Les abords de l’établissement pénitentiaire sont restés complètement bouclés vendredi par trois cordons de forces de sécurité qui empêchaient les véhicules d’approcher à moins d’un kilomètre, a constaté sur place un photographe de l’AFP. Depuis une colline voisine, on pouvait apercevoir trois détenus sur le toit de la prison, l’un d’entre eux vêtu tel un père Noël d’un pyjama, un bonnet sur la tête, et un talkie-walkie à la main.
Selon le SNAI, la prise d’otages était « une réponse des groupes criminels après les interventions de la force publique dans les centres pénitentiaires du pays, dont le but est la découverte d’objets interdits qui sont utilisés pendant les violences » entre détenus qui ont fait quelque 430 morts depuis 2021. « Les mesures que nous avons prises, en particulier dans le système pénitentiaire, ont suscité des réactions violentes de la part d’organisations criminelles qui cherchent à intimider l’État », a déclaré pour sa part le Président Guillermo Lasso sur X (ex-Twitter).

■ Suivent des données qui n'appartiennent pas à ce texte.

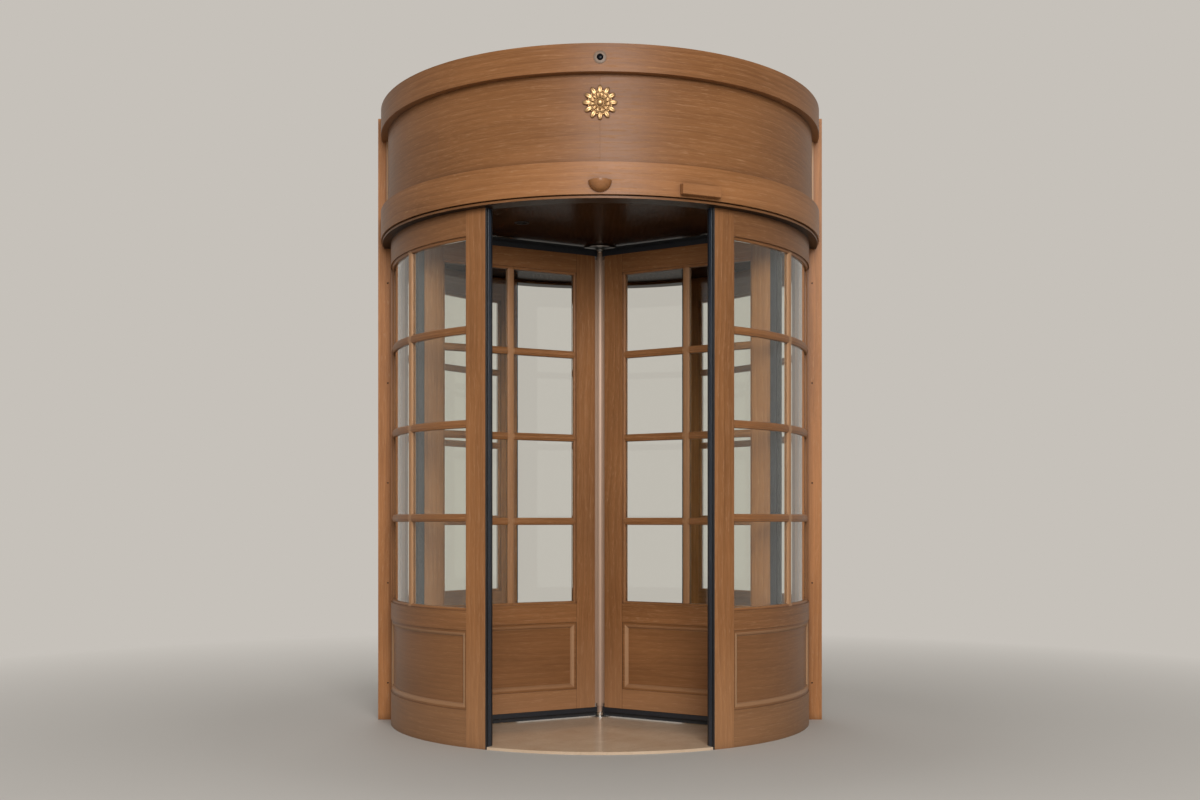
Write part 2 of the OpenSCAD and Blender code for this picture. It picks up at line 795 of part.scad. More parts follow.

Gangs et narcotrafiquants imposent leur loi
Mercredi, des centaines de soldats et de policiers avaient mené une opération de recherches d’armes, de munitions et d’explosifs dans une autre prison, à Latacunga (sud). Par ailleurs, six Colombiens au lourd passé criminel, incarcérés pour l’assassinat le 9 août de l’un des favoris du premier tour de la présidentielle du 20 août, avaient été transférés.

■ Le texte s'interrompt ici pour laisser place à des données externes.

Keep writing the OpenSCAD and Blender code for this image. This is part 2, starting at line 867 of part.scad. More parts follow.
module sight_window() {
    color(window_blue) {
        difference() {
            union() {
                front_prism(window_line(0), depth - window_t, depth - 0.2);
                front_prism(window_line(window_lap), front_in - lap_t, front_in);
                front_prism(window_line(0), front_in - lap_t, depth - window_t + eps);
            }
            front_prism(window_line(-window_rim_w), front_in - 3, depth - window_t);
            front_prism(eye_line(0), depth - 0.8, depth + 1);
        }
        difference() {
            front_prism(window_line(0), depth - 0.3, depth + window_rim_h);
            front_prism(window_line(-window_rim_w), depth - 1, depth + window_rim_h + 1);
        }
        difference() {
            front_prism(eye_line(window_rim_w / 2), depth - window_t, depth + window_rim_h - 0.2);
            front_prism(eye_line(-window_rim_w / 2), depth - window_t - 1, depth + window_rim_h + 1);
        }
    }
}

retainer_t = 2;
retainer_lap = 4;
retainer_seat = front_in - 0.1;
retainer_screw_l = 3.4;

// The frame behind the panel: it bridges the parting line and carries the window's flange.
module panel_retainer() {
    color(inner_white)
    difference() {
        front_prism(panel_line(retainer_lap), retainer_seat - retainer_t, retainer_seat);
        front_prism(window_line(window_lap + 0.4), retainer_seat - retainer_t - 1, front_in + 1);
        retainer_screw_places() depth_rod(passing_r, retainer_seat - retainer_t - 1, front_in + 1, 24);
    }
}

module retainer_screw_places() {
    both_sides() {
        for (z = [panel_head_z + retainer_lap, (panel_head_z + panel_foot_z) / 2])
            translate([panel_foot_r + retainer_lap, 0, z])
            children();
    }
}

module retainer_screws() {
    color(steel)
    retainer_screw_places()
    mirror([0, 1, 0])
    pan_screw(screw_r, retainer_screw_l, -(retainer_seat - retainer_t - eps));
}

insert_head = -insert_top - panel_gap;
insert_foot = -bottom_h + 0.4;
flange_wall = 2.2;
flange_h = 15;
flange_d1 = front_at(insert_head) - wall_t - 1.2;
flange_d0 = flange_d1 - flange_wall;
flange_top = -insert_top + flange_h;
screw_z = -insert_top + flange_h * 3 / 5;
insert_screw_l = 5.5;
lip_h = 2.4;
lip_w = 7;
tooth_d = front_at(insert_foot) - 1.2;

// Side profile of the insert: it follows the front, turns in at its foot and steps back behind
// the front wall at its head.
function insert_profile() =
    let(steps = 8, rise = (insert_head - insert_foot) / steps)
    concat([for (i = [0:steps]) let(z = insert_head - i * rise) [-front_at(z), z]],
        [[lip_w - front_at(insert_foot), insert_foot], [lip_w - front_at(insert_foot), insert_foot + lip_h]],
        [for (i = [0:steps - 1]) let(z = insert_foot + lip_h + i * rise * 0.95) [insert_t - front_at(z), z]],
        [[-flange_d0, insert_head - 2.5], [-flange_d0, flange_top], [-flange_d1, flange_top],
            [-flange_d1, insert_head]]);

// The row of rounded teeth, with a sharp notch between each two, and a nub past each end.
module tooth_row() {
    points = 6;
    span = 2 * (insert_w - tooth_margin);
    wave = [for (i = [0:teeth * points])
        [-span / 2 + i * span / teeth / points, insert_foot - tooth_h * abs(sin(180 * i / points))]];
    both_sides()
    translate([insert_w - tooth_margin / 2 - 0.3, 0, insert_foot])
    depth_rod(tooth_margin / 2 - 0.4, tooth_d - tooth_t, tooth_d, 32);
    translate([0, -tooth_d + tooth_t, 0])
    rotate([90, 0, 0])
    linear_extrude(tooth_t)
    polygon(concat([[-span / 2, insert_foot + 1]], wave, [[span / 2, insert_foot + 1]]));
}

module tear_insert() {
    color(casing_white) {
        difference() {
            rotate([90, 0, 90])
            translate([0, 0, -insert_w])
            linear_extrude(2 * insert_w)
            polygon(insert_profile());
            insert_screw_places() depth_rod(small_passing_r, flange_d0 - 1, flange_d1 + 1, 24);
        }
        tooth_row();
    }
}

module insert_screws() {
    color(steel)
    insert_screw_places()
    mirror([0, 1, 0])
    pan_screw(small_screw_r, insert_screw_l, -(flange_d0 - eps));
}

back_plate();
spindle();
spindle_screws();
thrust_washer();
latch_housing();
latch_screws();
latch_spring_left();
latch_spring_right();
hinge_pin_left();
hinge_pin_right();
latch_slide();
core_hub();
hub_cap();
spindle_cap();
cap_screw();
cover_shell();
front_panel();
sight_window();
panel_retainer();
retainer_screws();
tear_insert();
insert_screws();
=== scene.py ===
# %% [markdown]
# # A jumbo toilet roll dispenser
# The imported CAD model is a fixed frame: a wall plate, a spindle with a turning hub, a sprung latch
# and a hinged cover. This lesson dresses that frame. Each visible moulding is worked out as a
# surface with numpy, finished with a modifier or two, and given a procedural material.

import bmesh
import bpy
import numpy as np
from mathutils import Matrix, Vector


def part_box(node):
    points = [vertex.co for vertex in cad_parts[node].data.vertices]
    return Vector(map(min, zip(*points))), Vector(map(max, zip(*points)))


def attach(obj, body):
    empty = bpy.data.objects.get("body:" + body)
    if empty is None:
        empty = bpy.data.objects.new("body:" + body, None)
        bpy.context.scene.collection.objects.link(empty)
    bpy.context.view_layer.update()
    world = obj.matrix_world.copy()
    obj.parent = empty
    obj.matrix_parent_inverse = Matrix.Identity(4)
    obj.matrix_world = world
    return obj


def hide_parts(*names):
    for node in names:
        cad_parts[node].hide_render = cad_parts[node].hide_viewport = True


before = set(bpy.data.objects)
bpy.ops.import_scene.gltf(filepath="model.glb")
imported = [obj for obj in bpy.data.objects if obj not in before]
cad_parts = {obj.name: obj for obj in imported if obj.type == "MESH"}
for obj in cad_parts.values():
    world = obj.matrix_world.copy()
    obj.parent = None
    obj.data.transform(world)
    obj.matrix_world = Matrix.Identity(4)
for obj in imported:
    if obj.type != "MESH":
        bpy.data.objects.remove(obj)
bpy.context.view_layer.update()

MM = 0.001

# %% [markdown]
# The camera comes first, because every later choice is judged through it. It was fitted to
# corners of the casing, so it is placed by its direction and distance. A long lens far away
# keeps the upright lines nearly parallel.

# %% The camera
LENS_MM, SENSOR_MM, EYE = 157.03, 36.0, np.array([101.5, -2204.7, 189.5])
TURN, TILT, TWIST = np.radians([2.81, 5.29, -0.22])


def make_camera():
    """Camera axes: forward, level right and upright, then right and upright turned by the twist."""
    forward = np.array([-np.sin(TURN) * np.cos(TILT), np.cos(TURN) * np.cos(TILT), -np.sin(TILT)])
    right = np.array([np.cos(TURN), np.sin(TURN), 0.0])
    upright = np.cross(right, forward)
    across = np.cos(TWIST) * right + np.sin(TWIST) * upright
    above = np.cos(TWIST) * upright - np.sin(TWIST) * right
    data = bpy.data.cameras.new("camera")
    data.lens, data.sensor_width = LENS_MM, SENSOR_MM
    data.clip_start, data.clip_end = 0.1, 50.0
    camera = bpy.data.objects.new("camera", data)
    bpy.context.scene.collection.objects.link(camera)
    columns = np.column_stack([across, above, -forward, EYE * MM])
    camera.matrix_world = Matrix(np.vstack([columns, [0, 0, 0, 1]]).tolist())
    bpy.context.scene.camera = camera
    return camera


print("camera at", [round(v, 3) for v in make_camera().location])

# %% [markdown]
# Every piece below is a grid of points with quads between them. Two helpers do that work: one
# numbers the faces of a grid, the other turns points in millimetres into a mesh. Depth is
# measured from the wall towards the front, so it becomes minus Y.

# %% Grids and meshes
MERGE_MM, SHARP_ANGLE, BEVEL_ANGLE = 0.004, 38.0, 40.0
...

La prise d’otages est intervenue après l’explosion de deux voitures piégées devant des bâtiments appartenant à l’administration pénitentiaire à Quito, sans faire de victime. Douze personnes, dont une de nationalité colombienne, ont été arrêtées pour ces faits, selon les autorités. Une tentative de mutinerie a par ailleurs eu lieu dans un centre de détention pour adolescents de la capitale.
Descentes de police, fouilles des cellules, transfert de prisonniers… Rien n’y fait : gangs et narcotrafiquants continuent d’imposer leur loi et de s’affronter dans les prisons équatoriennes, où l’État apparaît toujours impuissant à reprendre la situation en main.
L’état d’urgence dans tout le système pénitentiaire pendant 60 jours
Autrefois considéré comme un îlot de paix en Amérique latine, l’Équateur, situé entre la Colombie et le Pérou, les deux plus gros producteurs mondiaux de cocaïne, est frappé depuis plusieurs mois par une vague de violences sans précédent liée au crime organisé et au narcotrafic. Deux bandes, « Los Choneros » et « Los Lobos », réputées travailler avec les cartels mexicains, sont en particulier impliquées dans des terribles massacres entre prisonniers membres de gangs rivaux, avec des victimes brûlées vives ou littéralement découpées à l’arme blanche.
Le 24 juillet, le Président Lasso a décrété l’état d’urgence dans tout le système pénitentiaire du pays pendant 60 jours, une mesure qui permet notamment à l’État d’envoyer l’armée dans les prisons. « (…) Nous sommes fermes et nous ne reculerons pas devant notre objectif de capturer les criminels dangereux, de démanteler les gangs criminels et de pacifier les prisons du pays », a assuré une nouvelle fois jeudi M. Lasso. L’Équateur compte 36 prisons surpeuplées pour 32.200 détenus, la moitié pour trafic de drogue.